While we doubt that it would ever be appropriate for the court to interfere with the performance of a contract based solely on its belief or suspicion that the CO cannot be trusted, court interference is certainly inappropriate in this case because the CO did not act arbitrarily or capriciously in evaluating the mitigation efforts. The Supreme Court has warned against undue judicial interference with the lawful discretion given to agencies. See Norton v. S. Utah Wilderness Alliance, 542 U.S. 55, 67, 124 S.Ct. 2373, 159 L.Ed.2d 137 (2004) (“The prospect of pervasive oversight by federal courts over the manner and pace of agency compliance with such congressional directives is not contemplated by the APA.”). Moreover, “[g]overnment officials are presumed to do their duty, and one who contends they have not done so must establish that defect by clear evidence.” Carolina Tobacco Co. v. Bureau of Customs & Border Prot., 402 F.3d 1345, 1350 (Fed.Cir.2005) (quotation marks omitted). Accordingly, we conclude that the Court of Federal Claims erred by finding that the “unenforceability” of Lockheed's mitigation plan was grounds for setting aside the contract.

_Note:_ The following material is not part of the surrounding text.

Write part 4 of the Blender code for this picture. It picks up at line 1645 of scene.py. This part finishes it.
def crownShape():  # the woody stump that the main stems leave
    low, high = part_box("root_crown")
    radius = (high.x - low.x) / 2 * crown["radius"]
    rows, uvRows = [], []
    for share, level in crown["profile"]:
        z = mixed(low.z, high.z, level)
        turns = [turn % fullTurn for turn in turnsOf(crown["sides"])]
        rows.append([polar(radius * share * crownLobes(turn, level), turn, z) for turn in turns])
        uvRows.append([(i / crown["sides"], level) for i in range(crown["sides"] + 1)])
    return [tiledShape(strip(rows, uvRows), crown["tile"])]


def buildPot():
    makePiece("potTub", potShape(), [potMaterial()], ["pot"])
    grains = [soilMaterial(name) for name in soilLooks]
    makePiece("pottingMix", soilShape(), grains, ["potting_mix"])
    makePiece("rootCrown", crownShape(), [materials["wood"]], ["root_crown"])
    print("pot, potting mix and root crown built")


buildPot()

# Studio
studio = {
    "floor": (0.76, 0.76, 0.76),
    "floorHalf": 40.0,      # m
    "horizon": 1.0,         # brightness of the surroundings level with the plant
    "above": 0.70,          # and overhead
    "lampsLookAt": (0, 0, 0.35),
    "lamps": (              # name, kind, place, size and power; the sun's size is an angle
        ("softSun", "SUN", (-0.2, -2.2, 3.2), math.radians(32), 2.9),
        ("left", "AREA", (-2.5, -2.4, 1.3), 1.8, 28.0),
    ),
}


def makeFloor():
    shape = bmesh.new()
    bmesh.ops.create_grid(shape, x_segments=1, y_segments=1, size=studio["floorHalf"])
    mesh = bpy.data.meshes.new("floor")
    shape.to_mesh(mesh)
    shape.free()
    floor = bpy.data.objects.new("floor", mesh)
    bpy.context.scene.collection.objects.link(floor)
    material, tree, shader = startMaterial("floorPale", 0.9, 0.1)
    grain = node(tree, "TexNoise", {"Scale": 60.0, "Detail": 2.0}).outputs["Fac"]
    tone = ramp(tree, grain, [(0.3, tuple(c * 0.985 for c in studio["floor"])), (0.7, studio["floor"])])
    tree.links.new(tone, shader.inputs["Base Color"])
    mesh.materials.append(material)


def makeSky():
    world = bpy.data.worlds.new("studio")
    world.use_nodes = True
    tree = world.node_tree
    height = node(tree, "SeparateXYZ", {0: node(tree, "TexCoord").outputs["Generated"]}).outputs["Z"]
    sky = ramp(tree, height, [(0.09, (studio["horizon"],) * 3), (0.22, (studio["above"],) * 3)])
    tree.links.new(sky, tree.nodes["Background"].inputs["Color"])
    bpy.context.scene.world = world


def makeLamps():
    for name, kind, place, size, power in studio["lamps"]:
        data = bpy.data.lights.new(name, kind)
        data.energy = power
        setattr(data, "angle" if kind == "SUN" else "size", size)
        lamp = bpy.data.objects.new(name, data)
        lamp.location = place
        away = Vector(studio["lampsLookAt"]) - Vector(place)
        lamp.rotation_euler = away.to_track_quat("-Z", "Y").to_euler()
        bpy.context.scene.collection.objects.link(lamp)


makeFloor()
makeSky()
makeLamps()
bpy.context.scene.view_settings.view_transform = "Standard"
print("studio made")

(APA stands for Administrative Procedures Act, which sets the standard for the COFC's judicial review in protest cases.)

That case dragged out from September 25, 2006, when the protester first filed with the GAO, until May 4, 2009, when the Federal Circuit put an end to it. The system does not need that kind of litigation over contractor selection decisions. The protest system is designed to protect the taxpayers. Letting protesters go to the GAO and then to the court is not in the best interests of the taxpayers. In fact, as the Federal Circuit suggested, we don't need the involvement of the courts in contractor selection decisions. The GAO has been good enough for decades, and it's good enough now. Not perfect, I don't like everything they have done, but they are good enough. It is a trustworthy organization.